26 April 2007


Arachne was the first atheist. It wasn't that she didn't believe in the existence of the gods, for the gods in those days left no uncertainty as to their being. It was their behavior that she did not believe in. They were rude and temperamental with constant demands for attention, and although they had not created the world, they ruled it on their whims. They had many whims, which they allowed themselves to be ruled by.

Arachne was an artist. The medium through which she worked was textiles. She was a weaver. Weaving required both skill and reason to bring about the designs she wrought. The designs themselves came from her passion. She was an artist, a creator, and she was proud. Even the gods, she said, could not do as well as she did. She said no one had taught her. Her skill came out of nowhere. She said it came of herself.

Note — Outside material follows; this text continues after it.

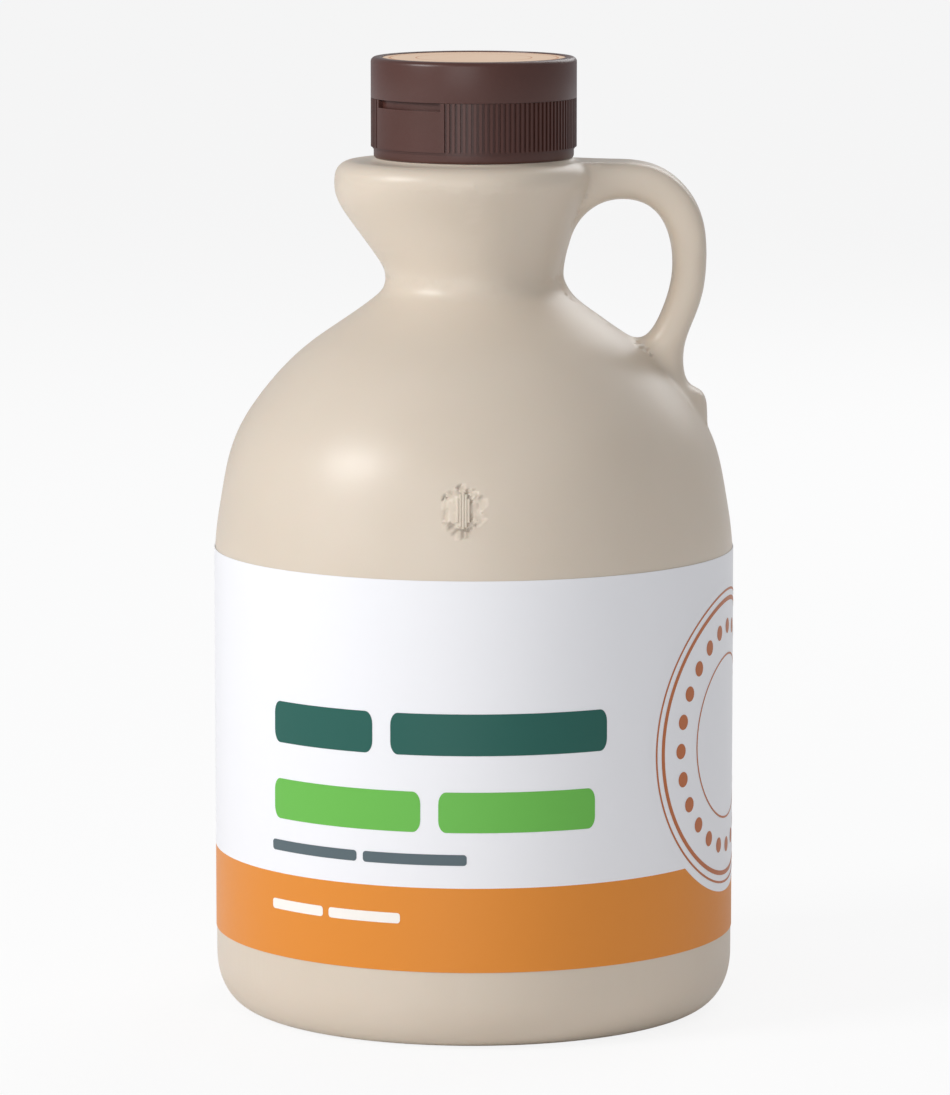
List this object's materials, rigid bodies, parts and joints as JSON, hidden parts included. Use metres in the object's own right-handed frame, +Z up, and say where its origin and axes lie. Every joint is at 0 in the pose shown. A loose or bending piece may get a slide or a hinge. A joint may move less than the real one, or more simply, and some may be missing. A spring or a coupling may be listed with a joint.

Athene, goddess of wisdom and weaving, heard these words and did not like them. She warned the girl not to be so proud, not to be so defiant. Appearing as an old woman, she advised the young girl to be patient.

Arachne saw no point in belittling herself. She told the goddess, come and see. She told the goddess, let's compete. Let everyone see.

The goddess lost enough of patience to accept the challenge.

Both women wove.

Athene showed the gods in all their glory, her triumph in Athens, and Zeus on his throne.

Arachne showed the gods in their indiscretions, Zeus and his various amours.

Angry Athene now lost all patience, destroyed the girl's work and her loom. For Arachne, the gods stopped being funny. Where was reason if the goddess of wisdom gave in to vanity? Where was justice if Athene herself forgot it?

Arachne hanged herself. She hanged herself from her own, woven girdle.

Athene had another idea. She turned Arachne into a spider, to spin webs forever, to hang from fine threads, a humble reminder that even the powerful cannot hide the truth.